This month, Pfizer agreed to pay $60 million to settle allegations without admitting wrongdoing that it had long maintained a system of bribing doctors in eight countries to prescribe its drugs. In July, GlaxoSmithKline agreed to pay a record $3 billion in fines and settlements in an agreement that included the corporation pleading guilty to misbranding drugs by publishing misleading medical research and paying influential physicians to promote off-label uses.
Dr. John Santa, a former internist who is director of the Consumer Reports Health Ratings Center, said physicians who take money to allow drugmakers to boost sales through inappropriate means should be held accountable, especially if they work for the manufacturers directly or as highly paid “de facto” employees.
“It's bad for the profession,” Santa said. “And the profession needs to realize that doctors who do inappropriate things and, as a result, make a lot of money should be held to criminal standards, whether they do it individually or in a company.”
Santa said that even the doctors who lend their influence to a drug company by publicly reciting marketing points ought to share blame when problems with the drugs turn up: “They're doctors that other doctors listen to.
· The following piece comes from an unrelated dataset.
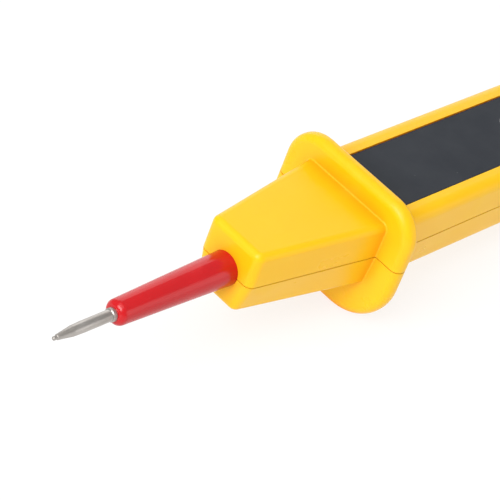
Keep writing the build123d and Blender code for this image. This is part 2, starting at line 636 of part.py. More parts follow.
def switch_slider():
    """Lever that the knob grips, with a wider foot that runs inside the switch's case."""
    x0, x1 = KNOB_X - LEVER_LENGTH / 2, KNOB_X + LEVER_LENGTH / 2
    foot_z, neck_z = LEVER_FOOT_Z
    lever = bar(x0, x1, LEVER_WIDTH / 2, PCB_TOP_Z + neck_z - 0.1, CAVITY_TOP_Z + 0.2)
    return lever + bar(x0, x1, LEVER_FOOT_WIDTH / 2, PCB_TOP_Z + foot_z, PCB_TOP_Z + neck_z)


def switch_body():
    """Case of the slide switch, with the channel its lever runs in and its solder legs."""
    length, width, height = SWITCH_CASE
    body = bar(SWITCH_X - length / 2, SWITCH_X + length / 2, width / 2, PCB_TOP_Z, PCB_TOP_Z + height)
    reach = (SWITCH_TRAVEL + LEVER_LENGTH) / 2 + LEVER_PLAY
    x0, x1 = SWITCH_X - reach, SWITCH_X + reach
    foot_z, neck_z = LEVER_FOOT_Z
    body -= bar(x0, x1, LEVER_FOOT_WIDTH / 2 + LEVER_PLAY,
                PCB_TOP_Z + foot_z - LEVER_PLAY, PCB_TOP_Z + neck_z + LEVER_PLAY)
    body -= bar(x0, x1, LEVER_WIDTH / 2 + LEVER_PLAY, PCB_TOP_Z + neck_z, PCB_TOP_Z + BIG)
    for x in SWITCH_LEGS:
        body += rod_z(x, 0, PCB_BOTTOM_Z - SWITCH_LEG_REACH, PCB_TOP_Z + 0.2, SWITCH_LEG_RADIUS)
    return body


# ---- board and components
def pcb():
    board = bar(PCB_X, PCB_END_X, PCB_HALF, PCB_BOTTOM_Z, PCB_TOP_Z)
    length, inner_y = PCB_NOTCH
    board -= both_sides(block(PCB_END_X - OVERRUN, PCB_END_X + length, inner_y, BIG, -BIG, BIG))
    board -= both_sides(rod_z(PCB_SCREW_X, PCB_SCREW_Y, -BIG, BIG, PCB_SCREW_RADIUS + PCB_HOLE_PLAY))
    for x in SWITCH_LEGS:
        board -= rod_z(x, 0, -BIG, BIG, SWITCH_LEG_RADIUS + FIT)
    return board


def buzzer():
    low_z = PCB_BOTTOM_Z - BUZZER_HEIGHT
    can = rod_z(BUZZER_X, 0, low_z, PCB_BOTTOM_Z, BUZZER_RADIUS)
    can = fillet(can.edges().sort_by(Axis.Z)[0], BUZZER_EDGE)
    return can - rod_z(BUZZER_X, 0, low_z - 1, low_z + 1, BUZZER_PORT_RADIUS)


def control_chip():
    """Small-outline package with four legs on each side."""
    length, width, height = CHIP_SIZE
    x = PCB_X - CHIP_OFFSET
    base_z = PCB_TOP_Z + CHIP_STANDOFF
    chip = bar(x - length / 2, x + length / 2, width / 2, base_z, base_z + height)
    for step in (-1.5, -0.5, 0.5, 1.5):
        leg_x = x + step * CHIP_LEG_PITCH
        x0, x1 = leg_x - CHIP_LEG_HALF, leg_x + CHIP_LEG_HALF
        chip += both_sides(block(x0, x1, width / 2 - 0.1, CHIP_LEG_REACH,
                                 PCB_TOP_Z, PCB_TOP_Z + CHIP_LEG_THICKNESS))
        chip += both_sides(block(x0, x1, width / 2 - 0.1, width / 2 + 0.2,
                                 PCB_TOP_Z, PCB_TOP_Z + CHIP_LEG_TOP))
    return chip


def resistors():
    """Chip resistors in two rows of four."""
    length, width, height = RESISTOR_SIZE
    group = []
    for row in (-RESISTOR_ROW_Y, RESISTOR_ROW_Y):
        for k in range(4):
            x = PCB_X - RESISTOR_OFFSET - RESISTOR_PITCH * k
            group.append(block(x - length / 2, x + length / 2, row - width / 2, row + width / 2,
                               PCB_TOP_Z, PCB_TOP_Z + height))
    return Compound(children=group)


def capacitors():
    """Two small electrolytic cans standing on the board."""
    cans = []
    for side in (-1, 1):
        can = rod_z(PCB_X - CAPACITOR_OFFSET, side * CAPACITOR_Y, PCB_TOP_Z, PCB_TOP_Z + CAPACITOR_HEIGHT,
                    CAPACITOR_RADIUS)
        cans.append(fillet(can.edges().sort_by(Axis.Z)[-1], CAPACITOR_EDGE))
    return Compound(children=cans)


def transistor():
    """Round-backed package with a flat face, standing on three short legs."""
    x = PCB_X - TRANSISTOR_OFFSET
    low, high = TRANSISTOR_Z
    body = rod_z(x, 0, PCB_TOP_Z + low, PCB_TOP_Z + high, TRANSISTOR_RADIUS)
    body -= block(x - BIG, x - TRANSISTOR_FLAT, -BIG, BIG, 0, BIG)
    for k in (-1, 0, 1):
        y = k * CHIP_LEG_PITCH
        body += block(x - CHIP_LEG_HALF, x + CHIP_LEG_HALF, y - CHIP_LEG_HALF, y + CHIP_LEG_HALF,
                      PCB_TOP_Z, PCB_TOP_Z + low + 0.3)
    return body


def antenna():
    """Sensing strip bent up from the board and run forwards under the nose's roof."""
    bend_x = PCB_X - ANTENNA_SETBACK
    inner_x = bend_x - ANTENNA_THICKNESS
    under_z = ANTENNA_TOP_Z - ANTENNA_THICKNESS
    strip = bar(bend_x - ANTENNA_FOOT, bend_x, ANTENNA_HALF, PCB_TOP_Z, PCB_TOP_Z + ANTENNA_THICKNESS)
    strip += bar(inner_x, bend_x, ANTENNA_HALF, PCB_TOP_Z, ANTENNA_TOP_Z)
    return strip + bar(inner_x, FLANGE_X - ANTENNA_GAP, ANTENNA_HALF, under_z, ANTENNA_TOP_Z)


def wire(points, radius, bend):
    """An insulated lead along straight runs joined by arcs."""
    path = FilletPolyline(*points, radius=bend)
    start = Plane(origin=path @ 0, z_dir=path % 0)
    return sweep(start * Circle(radius), path)


def probe_lead():
    """From the pin's lug back along the axis, then up onto the board."""
    end_z = PCB_TOP_Z + PROBE_LEAD_RADIUS + FIT
    points = [(PIN_END_X - 0.1, 0, 0), (GUARD_X + 10, 0, 0), (GUARD_X - 2, 0, end_z), (PCB_X - 0.4, 0, end_z)]
    return wire(points, PROBE_LEAD_RADIUS, PROBE_LEAD_BEND)


def touch_lead():
    """From the stud's shank, along the side of the cells, and down onto the board."""
    y, z = TOUCH_LEAD_YZ
    start_x = TAIL_INNER_X + 0.7
    points = [(start_x, TOUCH_SHANK_RADIUS + 0.1, TOUCH_Z), (start_x, y, z), (MID_BOSS[0] + 6, y, z),
              (MID_BOSS[0] + 12, 7.5, PCB_TOP_Z + TOUCH_LEAD_RADIUS + 0.1)]
    return wire(points, TOUCH_LEAD_RADIUS, TOUCH_LEAD_BEND)


# ---- cells and contacts
def cell(nub_x, end_x, y):
    """A AAA cell from the face of its positive nub to its flat negative end."""
    radius, height = CELL_NUB
    step = math.copysign(height, end_x - nub_x)
    can = rod_x(nub_x + step, end_x, CELL_RADIUS, y, CELL_Z)
    can = fillet(can.edges().filter_by(GeomType.CIRCLE), CELL_EDGE)
    return can + rod_x(nub_x, nub_x + step * 1.5, radius, y, CELL_Z)


def battery_left():
    """Negative end on the front spring."""
    return cell(LINK_X, LINK_X + CELL_LENGTH, CELL_Y)


def battery_right():
    """Positive nub on the front plate."""
    return cell(PLATE_X, PLATE_X - CELL_LENGTH, -CELL_Y)


def coil(x0, y):
    """Spring wire wound between a contact plate and a cell's negative end."""
    height = SPRING_LENGTH - 2 * SPRING_WIRE - 2 * FIT
    helix = Helix(pitch=height / SPRING_TURNS, height=height, radius=SPRING_RADIUS)
    start = Plane(origin=helix @ 0, z_dir=helix % 0)
    turn = sweep(start * Circle(SPRING_WIRE), helix)
    return Pos(x0 + SPRING_WIRE + FIT, y, CELL_Z) * Rot(0, 90, 0) * turn


def battery_springs():
    return Compound(children=[coil(PLATE_X - SPRING_LENGTH, CELL_Y), coil(LINK_X, -CELL_Y)])


def front_contacts():
    """Two plates on the partition, each with a tab that reaches the board."""
    plates = []
    for y in (-CELL_Y, CELL_Y):
        plate = block(PLATE_X, CONTACT_X, y - CONTACT_HALF, y + CONTACT_HALF,
                      CELL_Z - CONTACT_HALF, CELL_Z + CONTACT_HALF)
        tab = block(PLATE_X, PARTITION_X + TAB_REACH, y - TAB_HALF, y + TAB_HALF,
                    PCB_TOP_Z, PCB_TOP_Z + CONTACT_THICKNESS)
        plates.append(plate + tab)
    return Compound(children=plates)


def tail_link_plate():
    return bar(LINK_X - CONTACT_THICKNESS, LINK_X, CELL_Y + CONTACT_HALF,
               CELL_Z - LINK_HALF_HEIGHT, CELL_Z + LINK_HALF_HEIGHT)


# ---- fasteners and the touch stud
def screw(x, y, seat_z, radius, length, head_radius, head_height):
    """A cross-recess screw driven upwards, its head below seat_z."""
    shank = rod_z(x, y, seat_z - 0.2, seat_z + length, radius)
    shank = chamfer(shank.edges().sort_by(Axis.Z)[-1], radius * 0.6)
    head = rod_z(x, y, seat_z - head_height, seat_z, head_radius)
    head = fillet(head.edges().sort_by(Axis.Z)[0], head_height * 0.45)
    reach, depth = head_radius * 1.3, head_height
    cross = Box(reach, SCREW_CROSS_WIDTH, depth) + Box(SCREW_CROSS_WIDTH, reach, depth)
    return head + shank - Pos(x, y, seat_z - head_height) * cross


def housing_screws():
    group = []
    for x, y in (NOSE_BOSS, MID_BOSS):
        for side in (-1, 1):
            group.append(screw(x, side * y, SCREW_SEAT_Z, SCREW_RADIUS, SCREW_LENGTH,
                               SCREW_HEAD_RADIUS, SCREW_HEAD_HEIGHT))
    return Compound(children=group)


def pcb_screws():
    group = [screw(PCB_SCREW_X, side * PCB_SCREW_Y, PCB_BOTTOM_Z, PCB_SCREW_RADIUS, PCB_SCREW_LENGTH,
                   *PCB_SCREW_HEAD) for side in (-1, 1)]
    return Compound(children=group)


def touch_electrode():
    """Plated stud in the tail, held by its shank through the wall."""
    seat_x = TAIL_X + TOUCH_SEAT_DEPTH
    stud = rod_x(TAIL_X - TOUCH_PROUD, seat_x - FIT, TOUCH_RADIUS, 0, TOUCH_Z)
    stud = fillet(stud.edges().filter_by(GeomType.CIRCLE).sort_by(Axis.X)[0], TOUCH_PROUD - FIT)
    return stud + rod_x(TAIL_X, TAIL_INNER_X + 1.6, TOUCH_SHANK_RADIUS, 0, TOUCH_Z)


PIECES = [probe_pin, probe_sleeve, top_shell, bottom_shell, label_panel, led_lens, led, switch_knob,
          switch_slider, switch_body, pcb, buzzer, control_chip, resistors, capacitors, transistor, antenna,
          probe_lead, touch_lead, battery_left, battery_right, battery_springs, front_contacts,
          tail_link_plate, battery_door, housing_screws, pcb_screws, touch_electrode]

for piece in PIECES:
    export_step(piece(), f"parts/{piece.__name__}.step")
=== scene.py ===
import bpy
import json
import math
from mathutils import Matrix, Vector


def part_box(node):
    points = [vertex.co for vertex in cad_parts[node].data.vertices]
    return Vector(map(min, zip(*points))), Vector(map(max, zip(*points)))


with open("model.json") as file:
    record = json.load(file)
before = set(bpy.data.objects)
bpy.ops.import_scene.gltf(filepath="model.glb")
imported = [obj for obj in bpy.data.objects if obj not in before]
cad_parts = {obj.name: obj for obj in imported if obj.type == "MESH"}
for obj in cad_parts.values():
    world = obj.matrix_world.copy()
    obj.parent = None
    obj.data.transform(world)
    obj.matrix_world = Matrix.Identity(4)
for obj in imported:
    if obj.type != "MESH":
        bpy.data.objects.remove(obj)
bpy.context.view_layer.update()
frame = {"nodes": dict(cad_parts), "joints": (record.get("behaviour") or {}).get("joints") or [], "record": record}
nodes = frame["nodes"]
scene = bpy.context.scene

# Looks of the voltage tester: camera, stage, light, and a procedural finish for every piece. Lengths are in
# metres, except where a name ends in mm.
MM = 0.001


def middle(node):
    """Centre of a CAD node's box."""
    low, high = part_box(node)
    return (low + high) / 2


# ---- camera: the photograph's direction, roll and lens, aimed through a point on the probe's axis
GUARD_FRONT = Vector((-69.0 * MM, 0, 0))
AZIMUTH = math.radians(122.36)
ELEVATION = math.radians(37.62)
ROLL = math.radians(21.56)
DISTANCE = 577.2 * MM
LENS_MM = 188.7
SENSOR_MM = 36.0
# how far the guard's front lies from the middle of the frame, in widths of the frame
AIM_RIGHT = 0.1714
AIM_UP = 0.0566


def make_camera():
    """Places the camera so that the guard's front lies right of and above the frame's middle."""
    back = Vector((math.sin(AZIMUTH) * math.cos(ELEVATION), -math.cos(AZIMUTH) * math.cos(ELEVATION),
                   math.sin(ELEVATION)))
    level_right = Vector((math.cos(AZIMUTH), math.sin(AZIMUTH), 0))
    level_up = back.cross(level_right)
    right = math.cos(ROLL) * level_right + math.sin(ROLL) * level_up
    up = math.cos(ROLL) * level_up - math.sin(ROLL) * level_right
    frame_width = DISTANCE * SENSOR_MM / LENS_MM
    data = bpy.data.cameras.new("camera")
    data.lens = LENS_MM
    data.sensor_width = SENSOR_MM
    data.clip_start = 0.01
    data.clip_end = 20
    camera = bpy.data.objects.new("camera", data)
    turn = Matrix((right, up, back)).transposed()
    place = GUARD_FRONT + back * DISTANCE - right * AIM_RIGHT * frame_width - up * AIM_UP * frame_width
    camera.matrix_world = Matrix.Translation(place) @ turn.to_4x4()
    scene.collection.objects.link(camera)
    scene.camera = camera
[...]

And in my mind, that is a (group) that we don't hold accountable. In part, we haven't known who they are. We are going to know who they are now.”
In 2008, HHS' inspector general's office started including requirements in corporate integrity agreements with large drug companies that any and all payments to doctors be publicly disclosed on their websites.
Two years later, a similar requirement was enshrined industrywide in the Patient Protection and Affordable Care Act. Known as the Physician Payments Sunshine Act, the reform provision kicks in March 31, 2013, and will require all drug companies and devicemakers to disclose payments to doctors. Those disclosures will be published online annually, according to the law.
Mary Riordan, a senior counsel to HHS' inspector general's office who has helped write corporate-integrity agreements with several large drug companies, including GSK's in July, said public disclosures may lead to patients questioning their physicians' financial arrangements with drugmakers.
“And sometimes those are perfectly legitimate relationships for a doctor to have with a manufacturer,” Riordan said. “There are other situations where the relationship between the doctor and the manufacturer is suspect.”
Experts say large companies offer much more attractive targets, financially and in the pursuit of the wider goal of changing industry practices. Companies may also be easier to dig up incriminating evidence against, and they may actually tend to want to settle a case faster because the professional damage to a corporation may not be as severe as to an individual doctor.
Riordan acknowledged that she has heard representatives for pharmaceutical companies grouse about the lack of cases filed against doctors when manipulation of medical judgment is alleged.
“My response to that is typically, if there is a doctor you'd like us to look at, give us a name,” she said.
Spokespeople with the American Medical Association and the Pharmaceutical Research and Manufacturers of America did not return requests for interviews.